Hotchkin served his probationary period at Fire Station 39 in Van Nuys and Fire Station 83 in Encino, and finished his training at Fire Station 88 in Sherman Oaks, where he spent more than two years. He then spent a month at Fire Station 12 on North Figueroa Street in Los Angeles before he transferred to Fire Station 1 on Pasadena Avenue, just east of the Golden State Freeway, and about two miles from the Naval and Marine Corps Reserve Center in Chavez Ravine.

"Frank's death is far more than a tragedy," said LAFD Capt. Russ Wenk, who was Hotchkin's supervisor at Fire Station 88. "He was one of those rare individuals who could do any job, any time.
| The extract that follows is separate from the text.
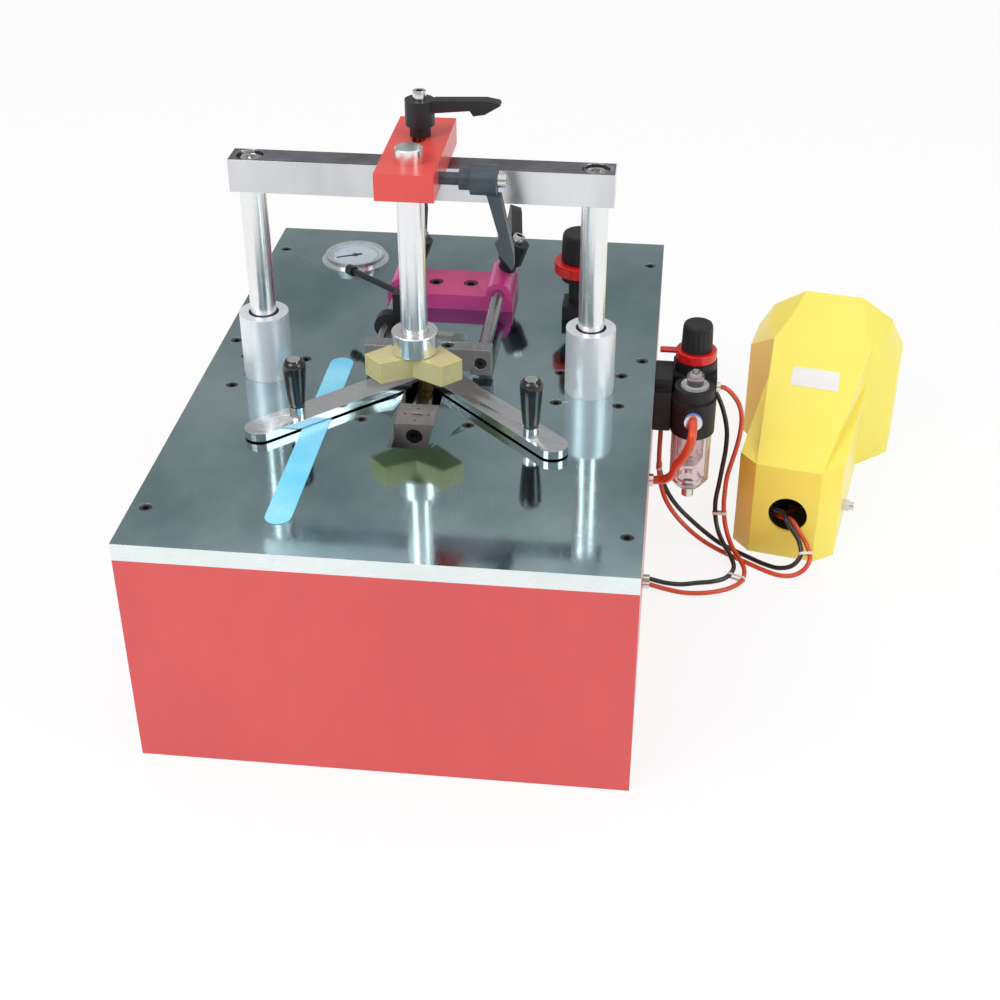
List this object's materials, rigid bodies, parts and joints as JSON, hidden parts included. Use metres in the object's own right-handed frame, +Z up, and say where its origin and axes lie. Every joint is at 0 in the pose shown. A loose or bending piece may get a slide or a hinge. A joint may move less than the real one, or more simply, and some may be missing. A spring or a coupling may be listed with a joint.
{
  "type": "picture frame underpinner",
  "caption": "Pneumatic bench machine that nails mitred picture frame corners from below, with an overhead clamp press, a V fence on slide shafts and a foot pedal valve.",
  "frame": {"origin": "middle of the cabinet's underside, on the bench", "axes": "+X to the operator's right, +Y away from the operator, +Z up"},
  "size_m": [0.6584, 0.6306, 0.4716],
  "materials": {
    "red": "smooth powder coat",
    "yellow_paint": "smooth powder coat",
    "magenta": "anodised",
    "mirror_plate": "mirror polished",
    "dark_steel": "blackened",
    "black_steel": "black oxide",
    "grey_steel": "ground",
    "bright_steel": "ground",
    "spring_steel": "drawn wire",
    "satin_alu": "satin",
    "nickel": "nickel plated",
    "chrome": "hard chrome",
    "brass": "turned",
    "black_rubber": "matt",
    "urethane": "translucent urethane",
    "black_plastic": "fine grain",
    "grey_plastic": "fine grain",
    "red_plastic": "moulded",
    "white": "printed card",
    "blue": "self-adhesive film",
    "orange_tube": "polyurethane",
    "clear": "clear polycarbonate"
  },
  "bodies": {
    "machine": {"cabinet": "red", "base_plate": "dark_steel", "table": "mirror_plate", "table_screws": "black_steel", "guide_sleeves": "satin_alu", "rod_wipers": "black_rubber", "clamp_barrels": "satin_alu", "driver_barrel": "satin_alu", "nail_block": "dark_steel", "magazine_rail": "grey_steel", "slide_bracket": "magenta", "blue_strip": "blue", "gauge_case": "chrome", "gauge_dial": "white", "gauge_glass": "clear", "valve_block": "satin_alu", "regulator_body": "black_plastic", "lock_rings": "red_plastic", "air_bracket": "black_plastic", "air_bodies": "black_plastic", "air_bowls": "clear", "tube_fittings": "nickel", "pedal_base": "dark_steel", "pedal_hood": "yellow_paint", "pedal_valve": "satin_alu", "pedal_bolt": "nickel", "pedal_spring": "spring_steel", "supply_hose": "orange_tube", "pedal_tubes": "orange_tube", "feed_tubes": "orange_tube"},
    "press": {"crossbar": "satin_alu", "crossbar_screws": "black_steel", "column_rods": "chrome", "clamp_pistons": "satin_alu"},
    "head": {"head_block": "red"},
    "top_lever": {"top_lever": "black_plastic"},
    "side_lever": {"side_lever": "grey_plastic"},
    "press_rod": {"press_rod": "chrome", "press_foot": "satin_alu"},
    "press_pad": {"press_pad": "urethane"},
    "fence": {"fence_bar": "bright_steel", "slide_shafts": "bright_steel", "fence_screws": "black_steel", "fence_pin": "black_steel"},
    "left_arm": {"left_arm": "bright_steel"},
    "right_arm": {"right_arm": "bright_steel"},
    "left_grip": {"left_grip": "black_plastic"},
    "right_grip": {"right_grip": "black_plastic"},
    "position_lever": {"position_lever": "black_plastic"},
    "left_clamp_lever": {"left_clamp_lever": "black_plastic"},
    "right_clamp_lever": {"right_clamp_lever": "black_plastic"},
    "driver_ram": {"driver_ram": "grey_steel"},
    "nail_pusher": {"nail_pusher": "brass"},
    "gauge_needle": {"gauge_needle": "black_plastic"},
    "regulator_knob": {"regulator_knob": "black_plastic"},
    "air_knob": {"air_knob": "black_plastic"},
    "treadle": {"treadle": "black_plastic"},
    "valve_plunger": {"valve_plunger": "brass"}
  },
  "joints": [
    {"name": "press_stroke", "type": "slide", "parent": "machine", "child": "press", "axis": [0, 0, -1], "range_m": [0, 0.022], "stiffness_N_per_m": 3000, "springref_m": -0.05},
    {"name": "head_reach", "type": "slide", "parent": "press", "child": "head", "axis": [0, 1, 0], "range_m": [-0.012, 0.012]},
    {"name": "top_lever_turn", "type": "hinge", "parent": "press", "child": "top_lever", "pos_m": [0, -0.0175, 0.449], "axis": [0, 0, 1], "range_deg": [-60, 90]},
    {"name": "side_lever_turn", "type": "hinge", "parent": "head", "child": "side_lever", "pos_m": [0.041, -0.0755, 0.4218], "axis": [1, 0, 0], "range_deg": [-90, 28]},
    {"name": "press_rod_height", "type": "slide", "parent": "head", "child": "press_rod", "axis": [0, 0, 1], "range_m": [-0.02, 0.06]},
    {"name": "pad_swivel", "type": "hinge", "parent": "press_rod", "child": "press_pad", "pos_m": [0, -0.0755, 0.264], "axis": [0, 0, 1], "range_deg": [-30, 30]},
    {"name": "fence_depth", "type": "slide", "parent": "machine", "child": "fence", "axis": [0, 1, 0], "range_m": [-0.015, 0.03]},
    {"name": "left_arm_angle", "type": "hinge", "parent": "fence", "child": "left_arm", "pos_m": [0, -0.0062, 0.212], "axis": [0, 0, 1], "range_deg": [-12, 12]},
    {"name": "right_arm_angle", "type": "hinge", "parent": "fence", "child": "right_arm", "pos_m": [0, -0.0062, 0.216], "axis": [0, 0, 1], "range_deg": [-12, 12]},
    {"name": "left_grip_spin", "type": "hinge", "parent": "left_arm", "child": "left_grip", "pos_m": [-0.09703, -0.10435, 0.239], "axis": [0, 0, 1], "continuous": true},
    {"name": "right_grip_spin", "type": "hinge", "parent": "right_arm", "child": "right_grip", "pos_m": [0.10157, -0.11669, 0.239], "axis": [0, 0, 1], "continuous": true},
    {"name": "position_lever_turn", "type": "hinge", "parent": "fence", "child": "position_lever", "pos_m": [-0.0465, 0.0535, 0.226], "axis": [0, 1, 0], "range_deg": [-20, 55]},
    {"name": "left_clamp_turn", "type": "hinge", "parent": "machine", "child": "left_clamp_lever", "pos_m": [-0.0465, 0.1609, 0.226], "axis": [0.342, 0, 0.9397], "range_deg": [-40, 60]},
    {"name": "right_clamp_turn", "type": "hinge", "parent": "machine", "child": "right_clamp_lever", "pos_m": [0.0465, 0.1609, 0.226], "axis": [0.342, 0, 0.9397], "range_deg": [-50, 30]},
    {"name": "driver_stroke", "type": "slide", "parent": "machine", "child": "driver_ram", "axis": [0, 0, 1], "range_m": [0, 0.023]},
    {"name": "nail_feed", "type": "slide", "parent": "machine", "child": "nail_pusher", "axis": [0, -1, 0], "range_m": [0, 0.06]},
    {"name": "gauge_needle_turn", "type": "hinge", "parent": "machine", "child": "gauge_needle", "pos_m": [-0.111, 0.2255, 0.21], "axis": [0, 0, 1], "range_deg": [-180, 60]},
    {"name": "regulator_turn", "type": "hinge", "parent": "machine", "child": "regulator_knob", "pos_m": [0.1235, 0.1275, 0.271], "axis": [0, 0, 1], "continuous": true},
    {"name": "air_knob_turn", "type": "hinge", "parent": "machine", "child": "air_knob", "pos_m": [0.236, 0.0585, 0.221], "axis": [0, 0, 1], "continuous": true},
    {"name": "treadle_press", "type": "hinge", "parent": "machine", "child": "treadle", "pos_m": [0.34145, 0.1054, 0.032], "axis": [-0.9816, 0.1908, 0], "range_deg": [0, 8], "stiffness_Nm_per_rad": 4, "springref_deg": -20.05, "deforming": ["pedal_spring"]},
    {"name": "plunger_push", "type": "slide", "parent": "machine", "child": "valve_plunger", "axis": [0, 0, -1], "range_m": [0, 0.007]}
  ],
  "couplings": [
    {"joint": "plunger_push", "follows": "treadle_press", "m_per_rad": 0.045}
  ]
}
He just cared so much about people. That’s what his death was about -- he always wanted to do that little bit extra."

An estimated 160 firefighters spent more than two hours putting out the fire at the Reserve Center, and the damage was estimated at $500,000. Living quarters for visiting admirals, a banquet hall and bar, an indoor pool and a rifle range were destroyed. The fire also destroyed four decades of documents, and forced about 500 reservists to train in cramped trailers.

Hotchkin's funeral service was held at St. David's Episcopal Church in North Hollywood, with burial at Forest Lawn Memorial-Park in Hollywood Hills. More than 700 uniformed firefighters from Los Angeles and surrounding communities attended the service and joined the miles-long procession to the cemetery, which was led by 20 fire rigs and 35 chief cars, behind the hearse carrying Hotchkin's body. At the cemetery, a Marine Corps Honor Guard fired a 21-gun salute, while city police and fire department helicopters flew overhead. Firefighters from the stations where Hotchkin worked served as his pallbearers.

After six years and $4.5 million in renovations, the Reserve Center reopened, and was formally rededicated in August 1986. The building was also designated as a California Historical Landmark.

Later, the building was leased to the LAFD for use as a training facility, and was formally named the Frank Hotchkin Memorial Training Center.